Historically speaking, no one paid much attention to the workplace environment or the culture of a business, and the sentiment of the people working there. You were expected to show up, do your job, and not complain. The general feeling about work was that it was well, work. It was not considered a place where you were expected to feel good or be happy.
Even the idea of "being a team player" had an insinuation that you were going to experience something unpleasant, but for the greater good of the company.
That concept is waning. And it’s not out of a sense of pure goodwill. Companies have realized that they had better listen to how their employees feel about being at work and doing their jobs, and if it falls short of employee approvals, then something should be done about it.
On the flip side, there has been a lot of attention recently on the concept of a toxic workplace. First, it is important to understand what a "Toxic Work Culture" is and how it gets that way.
Fortunately, we don't have to look very far to find out if our work environment is toxic -- your fellow professionals will let you know about it. It's not just bad energy in the workplace, there are distinct, observable signals that you can be on the lookout for.

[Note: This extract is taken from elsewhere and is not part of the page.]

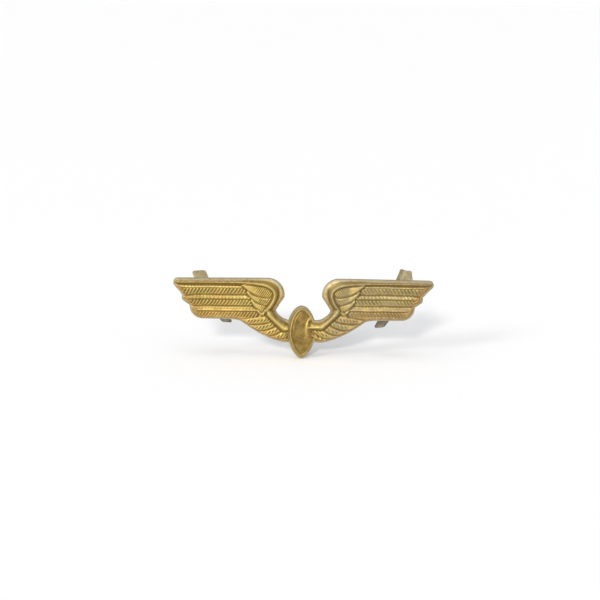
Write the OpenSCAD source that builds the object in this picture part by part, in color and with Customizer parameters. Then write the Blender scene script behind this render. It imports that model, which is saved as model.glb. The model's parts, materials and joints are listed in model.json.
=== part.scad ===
// Winged wheel badge: a struck brass plate with two wings and a railway wheel in relief,
// held to cloth by two split prong fasteners that are soldered in the hollow behind each wing.
// Frame: X runs along the wingspan, Z is up, the struck face looks along -Y and the back rim
// that lies on the cloth is the plane y = 0. The origin is the middle of that back.

/* [Badge] */
// Overall width, wing tip to wing tip
span = 60; // [58.5:0.25:61.5]
// Overall height, foot of the wheel to the top of the wings
height = 18.8; // [18.6:0.1:19.2]
// Thickness of the struck plate at its edge
plate_t = 1.2; // [1.1:0.05:1.4]
// Depth of the hollow behind each wing
hollow_d = 0.5; // [0.45:0.05:0.6]
// Width of the flat rim left around each hollow
seat_rim = 0.6; // [0.5:0.05:0.7]

/* [Wings] */
// Gap between the two shoulders
shoulder_gap = 8.6; // [8.4:0.1:9]
// Radius of the shoulder's outer bend
shoulder_r = 4; // [3.9:0.05:4.2]
// Height of the topmost primary feather
feather_h = 2.25; // [2.15:0.05:2.35]
// How much deeper each primary feather is than the one above it
feather_growth = 0.42; // [0.36:0.02:0.48]
// How far the feather ends of the wing with the worn tips are set back
tip_wear = 0.3; // [0:0.05:0.4]
// Distance from one barb to the next along a feather
barb_pitch = 0.77; // [0.7:0.01:1]
// Short secondary feathers under each arm bone
secondaries = 5; // [4:1:5]
// Radius of the arm bone
bone_r = 0.9; // [0.8:0.05:1]

/* [Wheel] */
// Height of the wheel over its flange
wheel_h = 12.3; // [12:0.1:12.6]
// Width of the wheel, foreshortened as struck
wheel_w = 6.8; // [6.4:0.1:7]
// Highest point of the relief above the back
relief_h = 3.4; // [3.2:0.1:3.8]

/* [Fasteners] */
// Distance between the middles of the two fasteners
fastener_pitch = 42.8; // [42:0.1:43.4]
// Outward lean of the left strip from upright, in degrees
left_lean = 29; // [27:1:31]
// Outward lean of the right strip from upright, in degrees
right_lean = 26; // [24:1:28]
// Width of the brass strip
strip_w = 3.6; // [3.2:0.1:3.7]
// Width of a lower prong at its tip
tip_w = 2.6; // [2.2:0.1:2.8]
// Width of the plain upper prong at its tip
upper_tip_w = 3.3; // [2.8:0.1:3.4]
// Thickness of the strip
strip_t = 0.5; // [0.4:0.05:0.55]
// Length of a lower prong from its bend to its tip
lower_l = 10; // [9.4:0.1:10.2]
// Length of an upper prong from its bend to its tip
upper_l = 8.4; // [8:0.1:9]
// Angle by which each prong is twisted above its root, which turns its tip level
prong_twist = 35; // [30:1:38]
// Angle of each right prong from straight back, in degrees
right_splay = 44; // [42:1:45]
// Angle of each left prong from straight back, in degrees
left_splay = 39; // [36:1:41]
// Distance between the bend lines of one fastener
bend_gap = 2.4; // [2:0.1:2.6]

/* [Hidden] */
$fn = 32;

brass = [0.74, 0.58, 0.28];
old_brass = [0.62, 0.54, 0.36];
solder_grey = [0.56, 0.55, 0.52];

half_w = span / 2;
top_z = height / 2;
foot_z = -height / 2;
embed = 0.3;

shoulder_c = [shoulder_gap / 2 + shoulder_r, top_z - shoulder_r - 0.1];
armpit = [6.6, 1.4];
tip_r = 1;
tip_c = [half_w - tip_r, top_z - 0.3 - tip_r];
corner_r = 3.05;
panel_z = top_z - 9.7;
rim_w = 1.45;
vane_low = plate_t + 0.2;
vane_high = plate_t + 0.65;
rim_top = plate_t + 1;
spine_r = 0.3;
barb_w = 0.42;
terrace = 0.09;

wheel_c = [-0.35, foot_z + wheel_h / 2];
face_c = [0.15, wheel_c.y];
dish_c = [1.9, wheel_c.y + 0.1];
wheel_rim = 1;
elbow = [4.2, -2.05];
wrist = [7.3, 0.5];

fastener_z = top_z - 5.4;
crown_y = -hollow_d + 0.1;
bend_y = crown_y + strip_t / 2;
bend_play = 0.05;
crown_l = bend_gap - strip_t - 2 * bend_play;
solder_rim = 0.6;
twist_z = 0.9;
twist_l = 4;
fold_z = 3;
snip = 1;

// Points of an arc about c from angle a0 to a1, in n steps
function arc(c, r, a0, a1, n = 8) =
    [for (i = [0:n]) c + r * [cos(a0 + (a1 - a0) * i / n), sin(a0 + (a1 - a0) * i / n)]];

// Points of a flattened wheel about c with half axes a and b, more pointed below its middle
function lens(c, a, b, n = 60) = [
    for (i = [0:n - 1])
        let (t = 360 * i / n, p = t <= 180 ? 1.05 : 1.25)
        c + [a * sign(cos(t)) * pow(abs(cos(t)), p), b * sign(sin(t)) * pow(abs(sin(t)), p)]
];

// Points of a curve from a to c that bends towards b
function bend(a, b, c, n = 8) = [
    for (i = [0:n]) let (t = i / n) (1 - t) * (1 - t) * a + 2 * t * (1 - t) * b + t * t * c
];

// Top edge of primary feather i, counted from the leading edge down
function feather_z(i) = top_z - rim_w - i * feather_h - i * (i - 1) / 2 * feather_growth;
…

Deadlines won't be met regularly, gossip and rumors are alive and well in the office, and you constantly have to have smaller debrief meetings to follow up actual meetings so you can decode passive-aggressive comments made in the scheduled meetings.
Having a revolving door of employees is costly. It is estimated that employee turnover costs the US economy around 30 Billion dollars every year. Not only does your productivity suffer when someone steps away unexpectedly, but you now have to find someone new, train them, and get them up to speed in that position.
It's one issue if there is an employee with a constant stream of unfounded grievances, but when your regularly scheduled programming gets interrupted by a deluge of comments and problems from your normally productive and cohesive staff, then you have a real toxic issue brewing under the surface.
Lack of Communication
Sometimes no news isn't always good news. When you have a breakdown of communication in a workplace, there are often severe and negative outcomes. Communication is the yardstick that one could measure the productivity and positive culture of a workplace. If employees are communicating well with each other, and leadership, and everyone is giving and receiving information needed to get the job done, then you're looking at a company that is humming along quite well.
As soon as that starts to crack and fall apart, then productivity suffers, your bottom line suffers, morale of the staff suffers, and so on down the line.
In any group, the sum of its parts is made up of individuals. And individual personalities are bound to clash now and again, but when you have people, particularly people in leadership and influential positions who are working in opposition to the greater good of the group, then you have a very real problem on your hands.
In toxic workplace cultures, people do not feel emotionally and psychologically safe, and ultimately, the business suffers. Rebuilding trust and a safe place to work is possible though. Steady, consistent focus in the right places will help you regain a foothold in the right places and your efforts to improve will start to show results.
What can you do?
One of the first and most important things to do is accept that you, as an executive or someone in a leadership position, are responsible for the wellbeing of your employees and that the culture is something that you are accountable for.
When it comes to identifying any person in your company who is actively contributing to the toxic work culture, you might find that they're busy doing things behind the scenes that are terminatable offenses, and if so, then you can send them on their merry way and improve the general temperature of the office immediately.
Short of that, it is essential to openly talk with your colleagues about what a more ideal culture would look and feel like. Getting company policies in place that can not only improve the culture but also safeguard the wellbeing of employees is a massive step in the right direction.
Identifying those things that are causing distress and contributing to dissatisfaction among the troops is the only way to confront them and find positive solutions that will create a better environment for all.
There should be a conversation where there are no wrong answers. Air out the grievances and allow everyone to be heard. The purpose should be to make the work experience better, and everyone should know that you're all there to brainstorm ways to improve. As long as that is in place, and everyone is on board with that intent, then positivity will result, even if there are items to be discussed that are currently causing negative feelings. The goal is to improve.
Talk with your team members about how you can institute a culture of respect, openness, consistency, integrity, credibility, and fairness. All these things are critical in rebuilding an environment where employees feel cared for, heard, acknowledged, respected, and valued.
Communication is vital to transforming your culture from one that causes emotional discontent to one that encourages the group to thrive as a whole.